On March 13th, Bank of China Aviation made an announcement that it had selected IAE V2500 engines for an order for 12 A320s. We decided to look into this engine selection and evaluated this growing lessors A320 family engine selection over the years. The company has 124 A320-Family aircraft in its fleet.
As the next chart illustrates, BOC has been a loyal P&W customer for some time now. BOC has been a steady purchaser of the A320 family over the years. With each passing year the company has become ever more loyal to P&W and its IAE engines. The pie chart illustrates the A320 family breakdown at BOC.

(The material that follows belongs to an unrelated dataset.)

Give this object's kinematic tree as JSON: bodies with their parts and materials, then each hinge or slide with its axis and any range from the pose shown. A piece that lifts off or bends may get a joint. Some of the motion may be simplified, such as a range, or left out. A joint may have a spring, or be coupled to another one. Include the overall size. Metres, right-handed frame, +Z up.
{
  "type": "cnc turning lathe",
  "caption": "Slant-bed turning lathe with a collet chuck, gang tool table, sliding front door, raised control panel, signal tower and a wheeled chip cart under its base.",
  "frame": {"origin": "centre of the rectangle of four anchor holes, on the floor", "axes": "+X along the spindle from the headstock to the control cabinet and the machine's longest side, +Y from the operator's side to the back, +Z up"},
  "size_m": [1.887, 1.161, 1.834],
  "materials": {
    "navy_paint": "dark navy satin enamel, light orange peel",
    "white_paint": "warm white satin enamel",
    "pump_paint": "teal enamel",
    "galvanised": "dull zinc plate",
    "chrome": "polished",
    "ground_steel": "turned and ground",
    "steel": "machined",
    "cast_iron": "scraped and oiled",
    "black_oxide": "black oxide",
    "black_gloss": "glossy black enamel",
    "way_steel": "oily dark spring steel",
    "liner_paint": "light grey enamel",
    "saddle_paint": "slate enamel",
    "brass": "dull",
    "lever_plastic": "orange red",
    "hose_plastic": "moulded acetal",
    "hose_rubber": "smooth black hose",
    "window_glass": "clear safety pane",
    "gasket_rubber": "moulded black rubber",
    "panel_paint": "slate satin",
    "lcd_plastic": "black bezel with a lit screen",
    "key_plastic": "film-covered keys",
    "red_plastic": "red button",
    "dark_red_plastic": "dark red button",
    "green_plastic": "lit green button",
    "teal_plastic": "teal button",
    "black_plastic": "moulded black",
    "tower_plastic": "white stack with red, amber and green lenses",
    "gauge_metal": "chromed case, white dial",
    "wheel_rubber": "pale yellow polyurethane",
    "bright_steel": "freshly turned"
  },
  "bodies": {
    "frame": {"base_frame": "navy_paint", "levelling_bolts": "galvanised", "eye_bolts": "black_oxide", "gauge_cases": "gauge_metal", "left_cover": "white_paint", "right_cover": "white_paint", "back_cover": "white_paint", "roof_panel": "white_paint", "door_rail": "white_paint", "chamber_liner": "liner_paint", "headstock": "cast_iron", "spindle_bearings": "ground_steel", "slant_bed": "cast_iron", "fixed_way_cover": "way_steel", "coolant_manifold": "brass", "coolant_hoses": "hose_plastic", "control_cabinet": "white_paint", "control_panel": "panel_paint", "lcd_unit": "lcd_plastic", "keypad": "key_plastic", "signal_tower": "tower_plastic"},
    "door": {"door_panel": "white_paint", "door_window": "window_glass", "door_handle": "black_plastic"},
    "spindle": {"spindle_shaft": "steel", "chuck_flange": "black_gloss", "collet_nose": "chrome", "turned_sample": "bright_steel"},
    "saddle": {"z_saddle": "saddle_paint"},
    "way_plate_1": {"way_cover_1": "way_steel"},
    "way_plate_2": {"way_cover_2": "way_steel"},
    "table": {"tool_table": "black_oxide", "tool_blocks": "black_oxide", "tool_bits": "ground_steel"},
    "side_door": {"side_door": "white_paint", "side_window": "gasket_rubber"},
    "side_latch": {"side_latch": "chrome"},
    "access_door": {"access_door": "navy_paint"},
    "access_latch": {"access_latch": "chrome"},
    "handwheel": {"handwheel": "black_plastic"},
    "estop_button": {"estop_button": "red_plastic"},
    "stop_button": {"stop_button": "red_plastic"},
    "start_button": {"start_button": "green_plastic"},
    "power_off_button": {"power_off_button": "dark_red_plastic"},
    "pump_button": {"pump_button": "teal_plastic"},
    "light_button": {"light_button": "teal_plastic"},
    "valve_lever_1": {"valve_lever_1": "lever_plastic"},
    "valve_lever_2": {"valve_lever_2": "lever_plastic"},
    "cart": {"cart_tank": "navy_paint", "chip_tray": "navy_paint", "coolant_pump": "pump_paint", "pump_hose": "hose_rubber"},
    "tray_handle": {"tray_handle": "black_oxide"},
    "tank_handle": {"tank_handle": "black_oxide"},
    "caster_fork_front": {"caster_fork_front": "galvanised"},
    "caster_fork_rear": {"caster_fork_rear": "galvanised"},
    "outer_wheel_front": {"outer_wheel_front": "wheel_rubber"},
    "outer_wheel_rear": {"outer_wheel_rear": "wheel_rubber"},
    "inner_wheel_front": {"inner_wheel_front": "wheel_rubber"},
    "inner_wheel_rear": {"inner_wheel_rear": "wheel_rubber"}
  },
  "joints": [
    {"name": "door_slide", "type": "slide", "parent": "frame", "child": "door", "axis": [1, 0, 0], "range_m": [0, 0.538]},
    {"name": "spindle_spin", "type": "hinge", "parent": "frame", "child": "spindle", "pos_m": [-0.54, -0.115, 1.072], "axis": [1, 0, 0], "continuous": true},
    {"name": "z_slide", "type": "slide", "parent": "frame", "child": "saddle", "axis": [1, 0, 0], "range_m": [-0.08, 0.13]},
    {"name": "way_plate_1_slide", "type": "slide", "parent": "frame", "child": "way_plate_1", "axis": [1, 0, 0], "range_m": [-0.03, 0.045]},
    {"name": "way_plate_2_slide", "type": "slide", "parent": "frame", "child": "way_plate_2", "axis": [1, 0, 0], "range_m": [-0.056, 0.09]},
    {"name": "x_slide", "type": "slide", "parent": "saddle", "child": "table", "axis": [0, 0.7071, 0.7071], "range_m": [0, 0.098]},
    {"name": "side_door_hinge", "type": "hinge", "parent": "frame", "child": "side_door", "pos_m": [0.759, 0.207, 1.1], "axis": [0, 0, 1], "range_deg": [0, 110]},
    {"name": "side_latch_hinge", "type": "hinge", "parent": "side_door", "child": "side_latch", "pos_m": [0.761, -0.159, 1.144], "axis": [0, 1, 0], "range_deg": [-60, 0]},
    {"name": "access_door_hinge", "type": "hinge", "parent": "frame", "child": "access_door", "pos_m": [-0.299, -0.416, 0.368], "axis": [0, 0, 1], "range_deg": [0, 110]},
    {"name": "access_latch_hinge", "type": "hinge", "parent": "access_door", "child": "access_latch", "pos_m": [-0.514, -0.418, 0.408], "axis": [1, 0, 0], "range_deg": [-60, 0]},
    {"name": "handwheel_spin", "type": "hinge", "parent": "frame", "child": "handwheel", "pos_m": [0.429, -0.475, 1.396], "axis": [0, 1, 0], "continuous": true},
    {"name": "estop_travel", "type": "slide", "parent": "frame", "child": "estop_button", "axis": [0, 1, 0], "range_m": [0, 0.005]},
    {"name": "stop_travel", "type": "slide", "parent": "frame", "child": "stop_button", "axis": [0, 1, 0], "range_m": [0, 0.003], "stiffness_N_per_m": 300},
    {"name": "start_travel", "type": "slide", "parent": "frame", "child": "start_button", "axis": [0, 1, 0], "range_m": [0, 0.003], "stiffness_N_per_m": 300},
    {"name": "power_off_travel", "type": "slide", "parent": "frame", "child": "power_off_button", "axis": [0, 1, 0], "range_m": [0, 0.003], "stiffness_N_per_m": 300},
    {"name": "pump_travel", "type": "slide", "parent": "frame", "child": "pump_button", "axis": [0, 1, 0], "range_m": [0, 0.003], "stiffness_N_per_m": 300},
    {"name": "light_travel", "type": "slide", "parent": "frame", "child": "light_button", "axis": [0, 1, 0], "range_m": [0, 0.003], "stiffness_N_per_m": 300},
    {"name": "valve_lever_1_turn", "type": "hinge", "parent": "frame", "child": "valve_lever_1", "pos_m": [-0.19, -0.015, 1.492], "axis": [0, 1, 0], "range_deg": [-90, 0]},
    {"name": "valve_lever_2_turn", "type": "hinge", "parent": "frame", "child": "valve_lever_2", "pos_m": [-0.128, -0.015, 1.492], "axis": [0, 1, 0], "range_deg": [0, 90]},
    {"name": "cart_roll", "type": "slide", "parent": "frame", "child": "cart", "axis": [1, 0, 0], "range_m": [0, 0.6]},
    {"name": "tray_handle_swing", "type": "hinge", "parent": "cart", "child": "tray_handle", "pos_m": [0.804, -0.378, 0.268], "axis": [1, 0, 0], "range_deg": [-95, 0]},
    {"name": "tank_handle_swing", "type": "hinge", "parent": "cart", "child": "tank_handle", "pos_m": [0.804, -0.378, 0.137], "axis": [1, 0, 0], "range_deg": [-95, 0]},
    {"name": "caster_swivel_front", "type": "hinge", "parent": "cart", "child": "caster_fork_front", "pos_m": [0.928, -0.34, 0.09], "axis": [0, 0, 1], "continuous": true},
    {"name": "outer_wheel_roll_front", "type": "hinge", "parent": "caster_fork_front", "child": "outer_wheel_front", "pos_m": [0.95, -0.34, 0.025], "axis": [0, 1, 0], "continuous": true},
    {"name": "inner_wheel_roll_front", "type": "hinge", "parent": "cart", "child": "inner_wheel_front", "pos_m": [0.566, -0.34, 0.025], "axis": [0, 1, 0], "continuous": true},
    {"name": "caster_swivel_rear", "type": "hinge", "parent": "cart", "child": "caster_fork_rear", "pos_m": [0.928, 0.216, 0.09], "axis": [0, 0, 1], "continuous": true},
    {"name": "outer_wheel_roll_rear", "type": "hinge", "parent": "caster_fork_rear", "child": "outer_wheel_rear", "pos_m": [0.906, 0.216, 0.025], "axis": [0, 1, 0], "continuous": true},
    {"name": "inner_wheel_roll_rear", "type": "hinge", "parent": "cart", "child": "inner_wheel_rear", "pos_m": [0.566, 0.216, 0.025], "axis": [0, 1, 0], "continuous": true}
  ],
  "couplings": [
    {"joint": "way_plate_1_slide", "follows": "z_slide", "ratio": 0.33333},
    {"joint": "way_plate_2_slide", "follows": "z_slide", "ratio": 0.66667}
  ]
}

This is in stark contrast to the rest of the aviation industry and its engine selection over the years as the following charts for other major lessors demonstrates.
Across the market, among the A319s CFM has an average 67% market share. On the A320, CFM has an average 57% market share.
Next let’s take a look at some of the big lessors and see how their A320 family fleets look.
AerCap is an industry giant, with $44bn in assets and 1,300 aircraft. They have 117 A320 family aircraft in their fleet. If one adds those in the fleet and on order, the number grows to 691 and the firm manages 59 for other investors. The chart suggests that AerCap is CFM oriented with 65% of its selection going to CFM.
The following chart lists the current operational A320 family fleet worldwide, by model and breakdown. The larger the family model becomes, the greater is the amount of share held by IAE. Overall for the entire family, CFM holds a 56.3% market share.
As we have seen among the leading aircraft lessors, BOC is not being radical by selecting IAE engines for its A320 family aircraft. Apart from GECAS, many of the leading lessors have relatively equally weighted portfolios, or lean slightly towards IAE.
Any idea why lessors prefer IAE, while overall orders lean to CFM? What is the breakdown for anounced neo orders?
We think a lot has to be driven by powerful GE financing.